Bonds rated ‘A’ possess many favorable investment attributes and are to be considered as upper-medium-grade obligations. Factors giving security to principal and interest are considered adequate, but elements may be present which suggest a susceptibility to impairment some time in the future.

Baa

Bonds rated ‘Baa’ are considered as medium-grade obligations (i.e., they are neither highly protected nor poorly secured). Interest payments and principal security appear adequate for the present but certain protective elements may be lacking or may be characteristically unreliable over any great length of time. Such bonds lack outstanding investment characteristics and in fact have speculative characteristics as well.

     Note: Moody’s applies numerical modifiers 1, 2, and 3 in each generic rating classification except Aaa. The modifier 1 indicates that the obligation ranks in the higher end of its generic rating category; the modifier 2 indicates a mid-range ranking; and the modifier 3 indicates a ranking in the lower end of that generic rating category.

Prime rating system (short-term)

Issuers rated Prime-1 (or supporting institutions) have a superior ability for repayment of senior short-term debt obligations. Prime-1 repayment ability will often be evidenced by many of the following characteristics:

Leading market positions in well-established industries.

High rates of return on funds employed.



Conservative capitalization structure with moderate reliance on debt and ample asset protection.

Broad margins in earnings coverage of fixed financial charges and high internal cash generation.

Well-established access to a range of financial markets and assured sources of alternate liquidity.

Issuers rated Prime-2 (or supporting institutions) have a strong ability for repayment of senior short-term debt obligations. This will normally be evidenced by many of the characteristics cited above but to a lesser degree. Earnings trends and coverage ratios, while sound, may be more subject to variation. Capitalization characteristics, while still appropriate, may be more affected by external conditions. Ample alternate liquidity is maintained.

Fitch

Investment Grade

AAA

Highest credit quality. ‘AAA’ ratings denote the lowest expectation of credit risk.

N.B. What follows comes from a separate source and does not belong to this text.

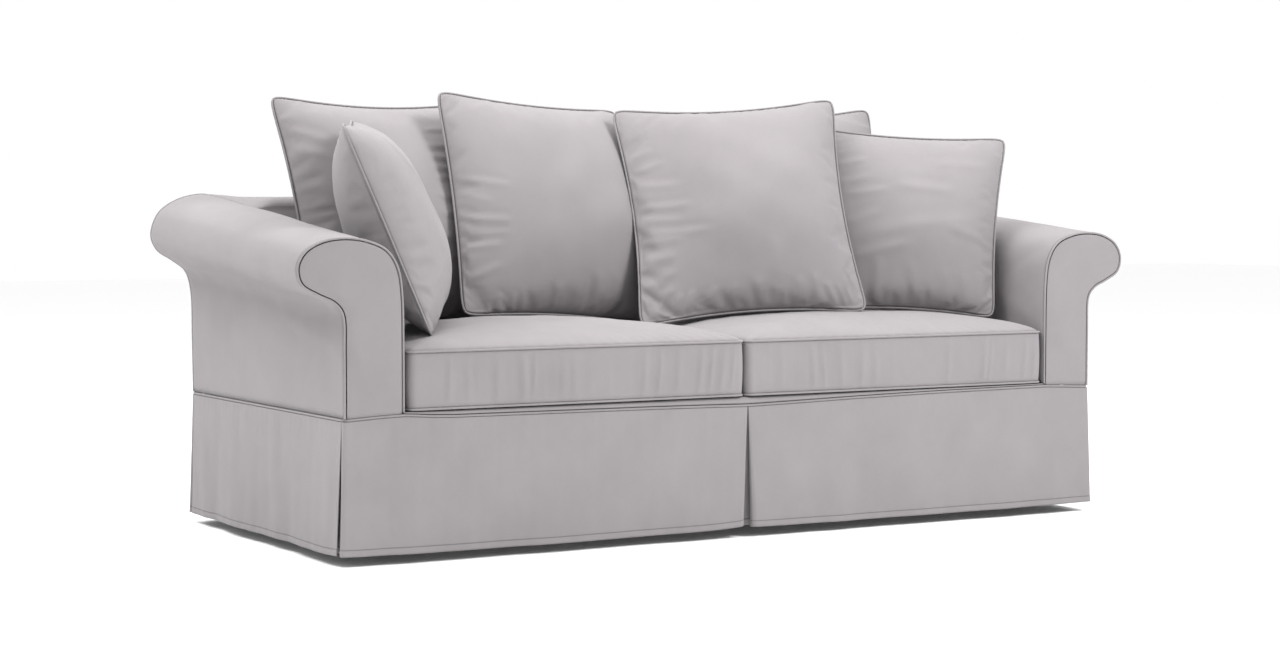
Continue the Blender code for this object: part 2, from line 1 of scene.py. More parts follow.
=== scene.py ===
# %% [markdown]
# # A loose cover with piped cushions, in cloth
# The real thing is sewn from one plain, matt, warm grey cloth: a body cover whose skirt hangs to just
# above the floor, two boxed seat cushions and six loose ones. The solids from the workshop model already
# have the right sizes. This notebook makes every piece again as a fine surface with its folds, lays the
# weave on it, and lights the set like a studio picture.

# %% Start: the fixed frame
import math

import bpy
import numpy as np
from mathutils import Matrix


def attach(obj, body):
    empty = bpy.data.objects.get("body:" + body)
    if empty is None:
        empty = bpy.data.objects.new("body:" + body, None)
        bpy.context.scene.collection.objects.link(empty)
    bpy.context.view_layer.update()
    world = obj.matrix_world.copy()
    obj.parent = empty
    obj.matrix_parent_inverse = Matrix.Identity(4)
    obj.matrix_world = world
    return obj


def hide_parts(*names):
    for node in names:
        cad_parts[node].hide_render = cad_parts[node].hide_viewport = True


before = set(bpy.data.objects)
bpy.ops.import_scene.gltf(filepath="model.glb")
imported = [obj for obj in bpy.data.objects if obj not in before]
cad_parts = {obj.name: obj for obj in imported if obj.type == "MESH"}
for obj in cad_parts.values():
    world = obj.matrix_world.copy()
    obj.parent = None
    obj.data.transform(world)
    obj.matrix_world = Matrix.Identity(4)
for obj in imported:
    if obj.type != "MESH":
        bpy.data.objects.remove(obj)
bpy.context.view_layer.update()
UNDER_DECK = 0.334  # the origin lies this high above the floor
print("nodes in the frame:", len(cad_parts))

# %% [markdown]
# ## The camera
# It stands to the left of the cover's front and looks a little down. A long lens keeps the lines calm.

# %% Camera
CAMERA_PLACE = (-3.2278, -5.5358, 0.4622)
camera_data = bpy.data.cameras.new("picture")
camera_data.lens = 70.92
camera_data.sensor_width = 36.0
camera = bpy.data.objects.new("picture", camera_data)
camera.location = CAMERA_PLACE
camera.rotation_euler = (math.radians(90 - 2.8756), 0.0, math.radians(-30.0641))
bpy.context.scene.collection.objects.link(camera)
bpy.context.scene.camera = camera

# %% [markdown]
# ## The studio
# A white room of soft light. The floor is a plain pale plane, so that a soft shadow gathers under the
# skirt. The key lamp stands high at the front right and gives the cushions their shape. A lamp at the left
# and a wide one above fill in what it leaves dark.

# %% Floor
FLOOR_HALF = 20.0
FLOOR_WHITE = (0.93, 0.93, 0.93, 1)
FLOOR_GLOW = 0.03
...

They are assigned only in case of exceptionally strong capacity for timely payment of financial commitments. This capacity is highly unlikely to be adversely affected by foreseeable events.

AA

Very high credit quality. ‘AA’ ratings denote a very low expectation of credit risk. They indicate very strong capacity for timely payment of financial commitments. This capacity is not significantly vulnerable to foreseeable events.

A

High credit quality. ‘A’ ratings denote a low expectation of credit risk. The capacity for timely payment of financial commitments is considered strong. This capacity may, nevertheless, be more vulnerable to changes in circumstances or in economic conditions than is the case for higher ratings.

BBB

Good credit quality. ‘BBB’ ratings indicate that there is currently a low expectation of credit risk. The capacity for timely payment of financial commitments is considered adequate, but adverse changes in circumstances and in economic conditions are more likely to impair this capacity. This is the lowest investment-grade category.

     Notes to long-term and short-term ratings: A plus (+) or minus (-) sign designation may be appended to a rating to denote relative status within major rating categories. Such suffixes are not added to the ‘AAA’ long-term rating category or to short-term ratings other than ‘F1.’



Short-term

A short-term rating has a time horizon of less than 12 months for most obligations, or up to three years for U.S. public finance securities, and thus places greater emphasis on the liquidity necessary to meet financial commitments in a timely manner.

F1

Highest credit quality. Indicates the strongest capacity for timely payment of financial commitments; may have an added “+” to denote any exceptionally strong credit feature.

F2

Good credit quality. A satisfactory capacity for timely payment of financial commitments, but the margin of safety is not as great as in the case of the higher ratings.